Problem to work on
Scan the material below for the string "part", and copy every line where it shows up.

Records provided
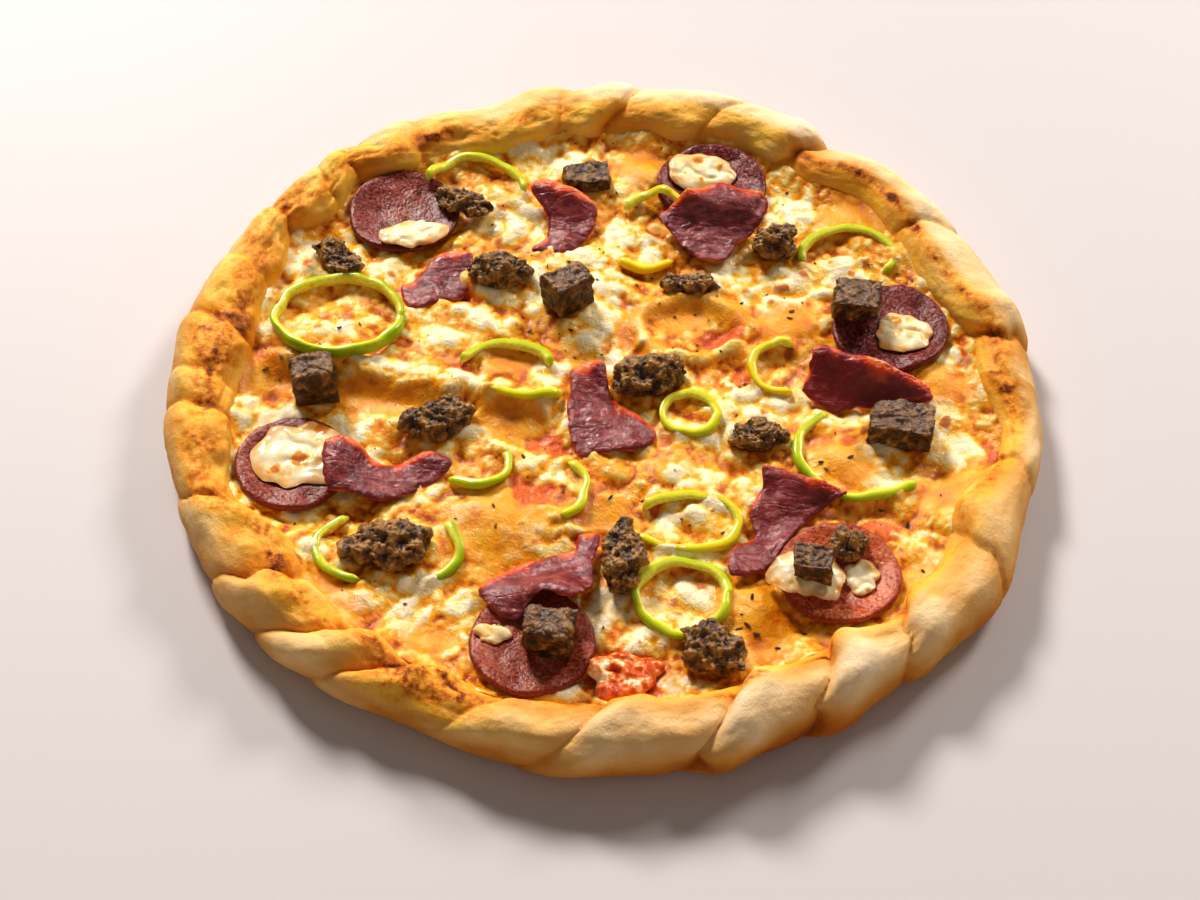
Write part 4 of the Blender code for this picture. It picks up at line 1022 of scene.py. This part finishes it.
...
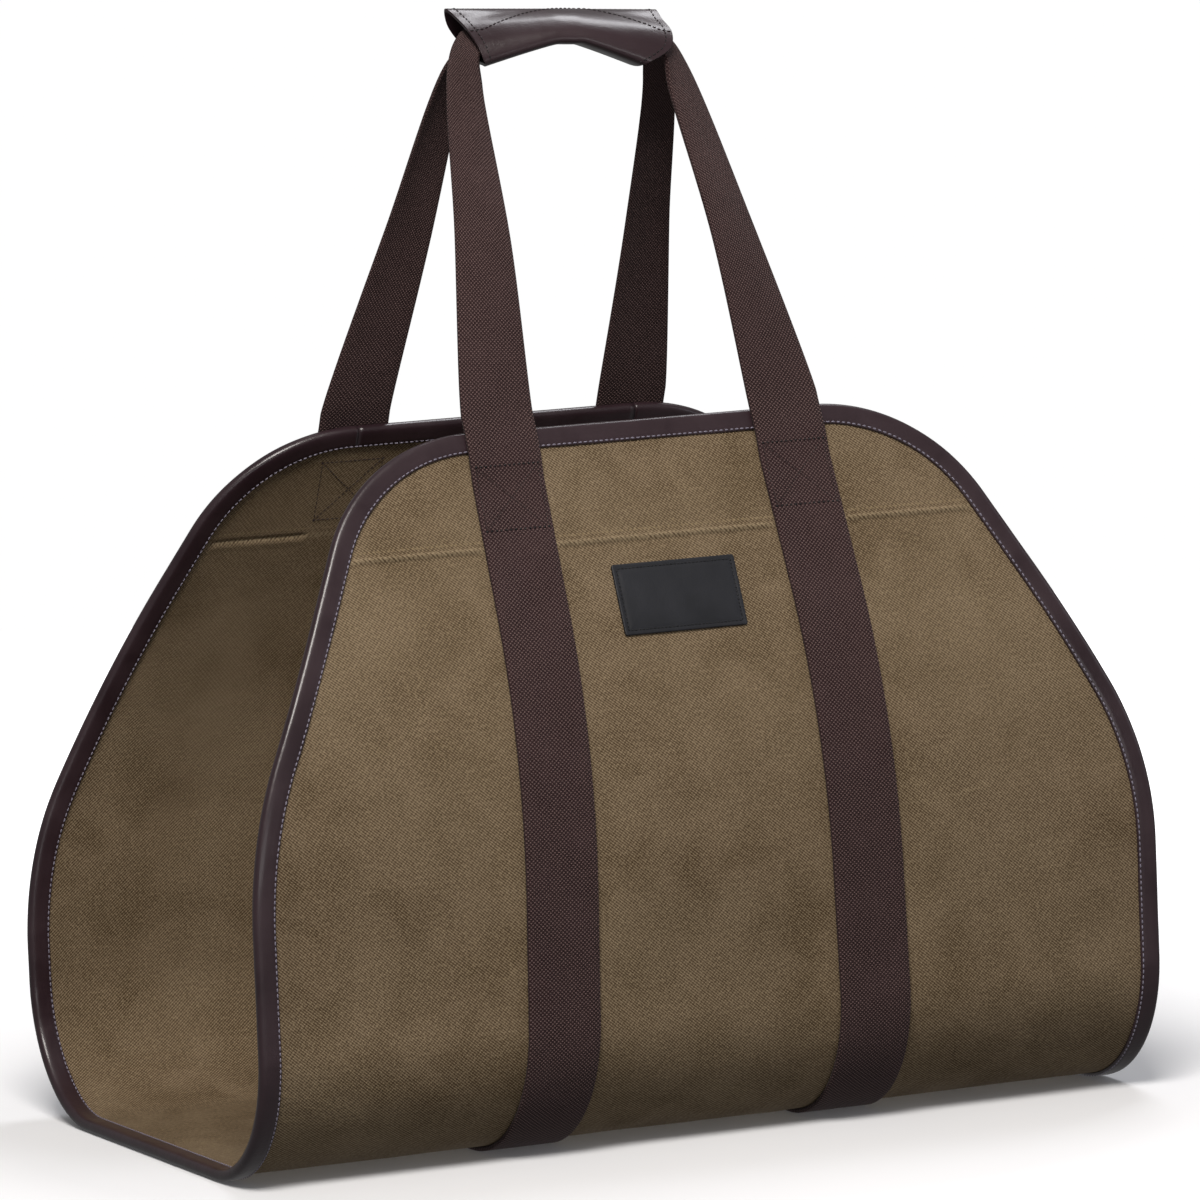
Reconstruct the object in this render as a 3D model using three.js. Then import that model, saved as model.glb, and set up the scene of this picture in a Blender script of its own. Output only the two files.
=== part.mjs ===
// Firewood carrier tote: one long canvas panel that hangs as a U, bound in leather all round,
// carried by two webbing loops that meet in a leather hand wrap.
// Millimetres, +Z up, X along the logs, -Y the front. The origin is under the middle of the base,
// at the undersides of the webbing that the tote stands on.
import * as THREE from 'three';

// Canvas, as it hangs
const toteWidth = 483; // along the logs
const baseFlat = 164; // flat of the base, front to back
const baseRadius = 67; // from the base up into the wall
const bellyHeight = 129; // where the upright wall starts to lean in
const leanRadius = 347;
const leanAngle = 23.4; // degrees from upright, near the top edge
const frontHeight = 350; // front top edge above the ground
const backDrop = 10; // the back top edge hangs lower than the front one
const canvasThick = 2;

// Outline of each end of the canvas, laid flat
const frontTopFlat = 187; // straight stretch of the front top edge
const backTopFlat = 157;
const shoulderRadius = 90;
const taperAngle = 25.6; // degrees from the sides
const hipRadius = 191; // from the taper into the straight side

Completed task
Write part 4 of the Blender code for this picture. It picks up at line 1022 of scene.py. This part finishes it.
=== part.mjs ===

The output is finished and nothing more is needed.